Où vont tous les instants disparus, décolorés, fades, irrévocablement enfouis qu'un hier passager nous a volé? Car le passé étreint; il broie, même. Il exerce sur le présent une pression continue que chaque individu ressent dans sa chair, dans l'écoulement de ses veines sous l'impulsion du coeur; Des légions de fantômes, de spectres et de goules tourmentent la plupart des être vivants. Ils sont dix, cent, mille à l'assaut d'une seule âme! Qui sont ces ectoplasmes blafards qui jalonnent toutes ces vies? Quelles forces surhumaines possèdent ces ombres invisibles qui pèsent de tout leur poids sur la condition humaine? Ces chimères, ce sont les réminiscences du passé, ces apparitions, ce sont les bribes des choses irrémédiablement enfouies qui resurgissent à la surface par d'insondables moyens. Ce surgissement, cet envahissement du passé dans le présent est le thème central de Ano Hana.
C'est pourtant une histoire fort banale : Cette histoire, c'est celle de Jintan, lycéen ordinaire dans une province japonaise. Jintan n'est pas un héros; Ce n'est pas un homme puissant, un roi, un prince ou un prophète. Ni un stratège. C'est un de ces adolescents maigres et blafards qui fuient la brutalité du monde contemporain dans la solitude et l'échec, un de ces jeunes hommes qui sont le produit de l'école et du supermarché. Jintan est pétri des angoisses modernes, d'un monde qui va trop vite, qui ne laisse pas le temps au temps, qui garde les blessures enfouis au fond des cœur, irrémédiablement . Tout en lui respire le drame, de ces drames qui sont plein de bruits et qui font des silences infinis . Il est un de ces tragiques du quotidien que l'on croise à chaque coin de rue, dont on se moque avec morgue, et qui font les titres des faits divers lorsque leur existence se fait trop lourde et qu'ils y mettent fin. On rit trop souvent du suicide et pas assez de soi-même. La mort d'un autre que soit est toujours pleine de rire. Ano Hana, c'est aussi l'histoire d'une rédemption, d'un temps qui revient sur lui-même pour se libérer de sa propre emprise, de toutes ces pesanteurs qui encombraient. Un temps réapproprié, libéré, enfin apaisé. Ano Hana est une fable expiatoire. Un conte du bonheur.

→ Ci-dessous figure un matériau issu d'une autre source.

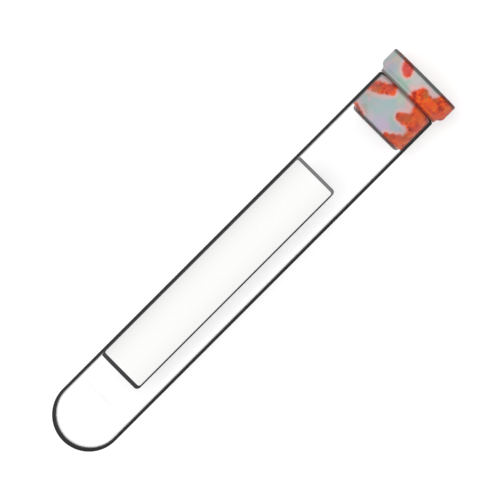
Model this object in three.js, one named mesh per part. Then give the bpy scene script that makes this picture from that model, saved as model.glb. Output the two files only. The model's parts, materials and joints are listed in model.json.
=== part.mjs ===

La trame de l'intrigue, fort simple, mêle un naturalisme déconcertant à un surnaturalisme assumé qui jongle entre les relations qu'entretiennent les différents protagonistes. On y voit jintan plongé dans sa cruelle solitude, a peine troublé par le fantôme d'une amie d'enfance, la pâle et gracile Menma. On y suit le parcours de ses quatre amis aussi. Quatre amis qui sont des étranger désormais, des rivaux même, des ennemis plein de haine que le temps a séparé et qu'il relie pourtant d'un fil étroit. Si le récit est centré autour de Jintan et de Memna, aucun personnage n'est figurant, tous sont acteurs et possèdent une identité singulière. La dynamique de l'intrigue ne fait pas d'impasse mais procède au contraire de l'interaction entre chaque personnage. De cette ,confrontation des âmes, des pans entiers du passé resurgissent au milieu du vacarme de la souffrance expulsée, renaissent des cendres de l'amitié brisée. Les épisodes s’enchaînent, les uns après les autres comme des lambeaux de mémoires arrachés aux limbes, comme des faisceaux arrachés aux ans qui s'entrelacent pour expier. L'amour et l'amitié s'entremêlent dans cette histoire de la banalité de la souffrance humaine, guidés par le frêle fantôme de Menma. Tous dansent. Ils dansent sur le fragile intervalle du temps retrouvé, suspendus sur l'étroit fil de la mémoire réconciliée comme à un petit miracle. Comme à un prodige que vient sublimer la simplicité de la trame narrative et de l'animation parfaitement réaliste, délicatement soutenus par une bande son aux accords remplis d'une déchirante douceur. Mais l'expiation à un coût. Des décombres du temps resurgissent des ombres à figures humaines: Jalousie, amours inavoués, désirs frustrés, amitié perdue, honte, et toute la cohorte des non-dits qui germent dans les drames enrichissent la trame du récit et la transforme en véritable parcourt initiatique. La confrontation des différents protagonistes les amènent à réinvestir leur propre histoire et à la transcender dans un ultime et frénétique épisode. Ano Hana est une course contre le temps, un véritable marathon après et pour le temps, pour la vie. Drame du passé et apologie du renouveau, c'est là toute l'authenticité de l'oeuvre, sa force dramatique et sa furieuse modernité.